■ **To be done**: Using the data below, output the first line and every line after it up to and including the line containing "core_r = bore_r", exactly as written and with nothing added.
*-*-*
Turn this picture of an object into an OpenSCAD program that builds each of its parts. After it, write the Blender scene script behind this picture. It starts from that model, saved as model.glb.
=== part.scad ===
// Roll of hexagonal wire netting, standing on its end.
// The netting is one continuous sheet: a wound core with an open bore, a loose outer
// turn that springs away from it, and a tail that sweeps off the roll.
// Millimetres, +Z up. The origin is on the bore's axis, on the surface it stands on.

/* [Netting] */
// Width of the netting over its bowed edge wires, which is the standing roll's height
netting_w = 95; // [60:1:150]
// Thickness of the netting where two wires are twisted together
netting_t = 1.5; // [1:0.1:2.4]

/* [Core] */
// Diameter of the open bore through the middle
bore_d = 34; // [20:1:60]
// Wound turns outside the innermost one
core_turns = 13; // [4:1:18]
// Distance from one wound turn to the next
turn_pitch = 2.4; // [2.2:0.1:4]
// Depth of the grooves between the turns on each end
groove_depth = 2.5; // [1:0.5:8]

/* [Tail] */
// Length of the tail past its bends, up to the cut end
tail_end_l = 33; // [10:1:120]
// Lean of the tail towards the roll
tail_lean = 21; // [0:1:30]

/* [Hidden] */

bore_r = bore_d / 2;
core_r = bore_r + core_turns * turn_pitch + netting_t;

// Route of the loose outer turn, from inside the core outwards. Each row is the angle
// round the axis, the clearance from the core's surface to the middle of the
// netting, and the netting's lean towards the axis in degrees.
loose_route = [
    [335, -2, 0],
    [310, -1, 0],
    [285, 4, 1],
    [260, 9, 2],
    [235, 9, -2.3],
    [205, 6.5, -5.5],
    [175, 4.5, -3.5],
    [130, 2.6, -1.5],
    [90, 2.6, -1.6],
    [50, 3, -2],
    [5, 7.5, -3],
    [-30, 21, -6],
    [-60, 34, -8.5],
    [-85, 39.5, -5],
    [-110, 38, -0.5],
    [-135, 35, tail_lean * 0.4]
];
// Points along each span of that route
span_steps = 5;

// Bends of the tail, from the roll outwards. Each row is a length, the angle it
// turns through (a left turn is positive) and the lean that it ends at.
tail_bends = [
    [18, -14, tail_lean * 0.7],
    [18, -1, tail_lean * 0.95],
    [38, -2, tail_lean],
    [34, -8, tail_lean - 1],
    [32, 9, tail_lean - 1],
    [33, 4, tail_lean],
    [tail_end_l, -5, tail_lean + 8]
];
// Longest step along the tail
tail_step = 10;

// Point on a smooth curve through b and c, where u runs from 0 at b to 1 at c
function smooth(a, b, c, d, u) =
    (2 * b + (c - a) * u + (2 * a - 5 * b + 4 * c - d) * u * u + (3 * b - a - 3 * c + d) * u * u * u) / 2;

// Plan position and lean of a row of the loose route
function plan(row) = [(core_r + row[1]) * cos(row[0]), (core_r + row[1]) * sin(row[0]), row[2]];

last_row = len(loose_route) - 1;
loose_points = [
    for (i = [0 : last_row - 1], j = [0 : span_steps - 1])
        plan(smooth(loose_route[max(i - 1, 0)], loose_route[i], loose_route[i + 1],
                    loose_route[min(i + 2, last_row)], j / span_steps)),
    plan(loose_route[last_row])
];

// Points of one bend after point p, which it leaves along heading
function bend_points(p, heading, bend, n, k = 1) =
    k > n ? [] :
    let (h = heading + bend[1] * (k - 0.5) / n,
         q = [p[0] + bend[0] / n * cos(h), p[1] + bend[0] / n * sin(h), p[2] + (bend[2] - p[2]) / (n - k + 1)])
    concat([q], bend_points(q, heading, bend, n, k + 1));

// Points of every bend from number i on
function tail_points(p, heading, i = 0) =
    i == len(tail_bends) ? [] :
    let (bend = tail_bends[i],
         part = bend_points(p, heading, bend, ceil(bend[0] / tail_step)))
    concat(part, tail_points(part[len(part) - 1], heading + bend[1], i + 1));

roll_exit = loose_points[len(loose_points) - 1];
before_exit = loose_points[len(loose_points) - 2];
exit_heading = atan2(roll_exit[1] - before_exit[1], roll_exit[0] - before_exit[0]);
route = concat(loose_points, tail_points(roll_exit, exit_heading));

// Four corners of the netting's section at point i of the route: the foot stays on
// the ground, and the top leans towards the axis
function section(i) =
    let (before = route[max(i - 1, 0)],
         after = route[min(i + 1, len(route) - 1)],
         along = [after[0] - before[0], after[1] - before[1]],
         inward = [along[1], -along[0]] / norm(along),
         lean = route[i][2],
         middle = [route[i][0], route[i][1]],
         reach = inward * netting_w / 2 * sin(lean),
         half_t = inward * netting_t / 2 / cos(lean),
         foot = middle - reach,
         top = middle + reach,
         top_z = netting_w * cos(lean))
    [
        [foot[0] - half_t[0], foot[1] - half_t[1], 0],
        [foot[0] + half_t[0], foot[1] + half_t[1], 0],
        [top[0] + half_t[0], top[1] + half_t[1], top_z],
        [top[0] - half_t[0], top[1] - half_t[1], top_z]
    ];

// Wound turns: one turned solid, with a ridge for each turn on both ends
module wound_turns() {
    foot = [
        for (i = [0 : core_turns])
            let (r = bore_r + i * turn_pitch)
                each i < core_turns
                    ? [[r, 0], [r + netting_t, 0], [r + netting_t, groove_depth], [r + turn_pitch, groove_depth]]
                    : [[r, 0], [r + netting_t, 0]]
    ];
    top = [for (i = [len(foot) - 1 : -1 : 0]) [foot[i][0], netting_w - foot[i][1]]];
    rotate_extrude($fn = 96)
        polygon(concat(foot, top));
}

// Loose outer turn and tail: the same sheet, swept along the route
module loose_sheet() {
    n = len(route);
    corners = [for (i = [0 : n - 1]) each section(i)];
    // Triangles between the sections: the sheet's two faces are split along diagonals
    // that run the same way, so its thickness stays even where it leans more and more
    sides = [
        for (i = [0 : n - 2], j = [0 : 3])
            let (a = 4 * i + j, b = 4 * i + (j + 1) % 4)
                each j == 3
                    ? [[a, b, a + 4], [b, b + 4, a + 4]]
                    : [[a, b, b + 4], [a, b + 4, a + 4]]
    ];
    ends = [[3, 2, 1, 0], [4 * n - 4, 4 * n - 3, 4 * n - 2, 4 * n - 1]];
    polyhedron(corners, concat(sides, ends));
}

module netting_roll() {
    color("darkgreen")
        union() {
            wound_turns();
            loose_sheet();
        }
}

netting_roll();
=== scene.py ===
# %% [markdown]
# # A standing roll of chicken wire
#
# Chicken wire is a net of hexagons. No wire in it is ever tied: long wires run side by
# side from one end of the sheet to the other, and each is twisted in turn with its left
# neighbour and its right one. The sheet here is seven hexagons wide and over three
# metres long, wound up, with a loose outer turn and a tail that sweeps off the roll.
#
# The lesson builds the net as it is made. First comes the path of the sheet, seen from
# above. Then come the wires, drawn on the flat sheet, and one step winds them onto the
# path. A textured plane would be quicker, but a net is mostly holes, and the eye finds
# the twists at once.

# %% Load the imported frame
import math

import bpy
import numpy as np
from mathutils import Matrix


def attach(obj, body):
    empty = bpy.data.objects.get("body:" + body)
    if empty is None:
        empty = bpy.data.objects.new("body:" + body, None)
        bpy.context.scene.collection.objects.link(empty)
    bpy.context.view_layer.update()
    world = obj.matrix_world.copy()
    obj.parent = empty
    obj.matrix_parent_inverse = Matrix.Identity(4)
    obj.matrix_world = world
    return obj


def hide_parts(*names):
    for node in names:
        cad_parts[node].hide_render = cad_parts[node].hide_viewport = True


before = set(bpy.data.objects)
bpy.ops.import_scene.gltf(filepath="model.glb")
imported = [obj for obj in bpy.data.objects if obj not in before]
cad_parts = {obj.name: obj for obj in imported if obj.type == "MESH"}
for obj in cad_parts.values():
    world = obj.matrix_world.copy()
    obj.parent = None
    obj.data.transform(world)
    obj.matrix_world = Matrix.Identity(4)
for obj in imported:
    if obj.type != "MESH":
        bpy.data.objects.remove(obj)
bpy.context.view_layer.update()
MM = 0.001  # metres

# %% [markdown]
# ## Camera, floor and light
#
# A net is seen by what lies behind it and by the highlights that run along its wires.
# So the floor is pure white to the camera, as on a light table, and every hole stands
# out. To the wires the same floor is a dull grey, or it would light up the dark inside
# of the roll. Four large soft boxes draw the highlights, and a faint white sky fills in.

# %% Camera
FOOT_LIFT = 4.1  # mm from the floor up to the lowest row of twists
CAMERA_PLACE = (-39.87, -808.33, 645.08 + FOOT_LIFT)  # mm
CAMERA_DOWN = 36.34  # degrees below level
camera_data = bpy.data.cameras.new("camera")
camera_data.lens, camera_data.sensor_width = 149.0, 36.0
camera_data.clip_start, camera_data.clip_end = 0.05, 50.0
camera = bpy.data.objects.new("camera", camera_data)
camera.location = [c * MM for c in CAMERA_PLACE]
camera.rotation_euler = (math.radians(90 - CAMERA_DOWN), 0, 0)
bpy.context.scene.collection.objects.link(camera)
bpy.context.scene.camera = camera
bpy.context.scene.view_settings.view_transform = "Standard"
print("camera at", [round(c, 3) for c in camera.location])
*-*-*
■ **Written solution**:
Turn this picture of an object into an OpenSCAD program that builds each of its parts. After it, write the Blender scene script behind this picture. It starts from that model, saved as model.glb.
=== part.scad ===
// Roll of hexagonal wire netting, standing on its end.
// The netting is one continuous sheet: a wound core with an open bore, a loose outer
// turn that springs away from it, and a tail that sweeps off the roll.
// Millimetres, +Z up. The origin is on the bore's axis, on the surface it stands on.

/* [Netting] */
// Width of the netting over its bowed edge wires, which is the standing roll's height
netting_w = 95; // [60:1:150]
// Thickness of the netting where two wires are twisted together
netting_t = 1.5; // [1:0.1:2.4]

/* [Core] */
// Diameter of the open bore through the middle
bore_d = 34; // [20:1:60]
// Wound turns outside the innermost one
core_turns = 13; // [4:1:18]
// Distance from one wound turn to the next
turn_pitch = 2.4; // [2.2:0.1:4]
// Depth of the grooves between the turns on each end
groove_depth = 2.5; // [1:0.5:8]

/* [Tail] */
// Length of the tail past its bends, up to the cut end
tail_end_l = 33; // [10:1:120]
// Lean of the tail towards the roll
tail_lean = 21; // [0:1:30]

/* [Hidden] */

bore_r = bore_d / 2;
core_r = bore_r + core_turns * turn_pitch + netting_t;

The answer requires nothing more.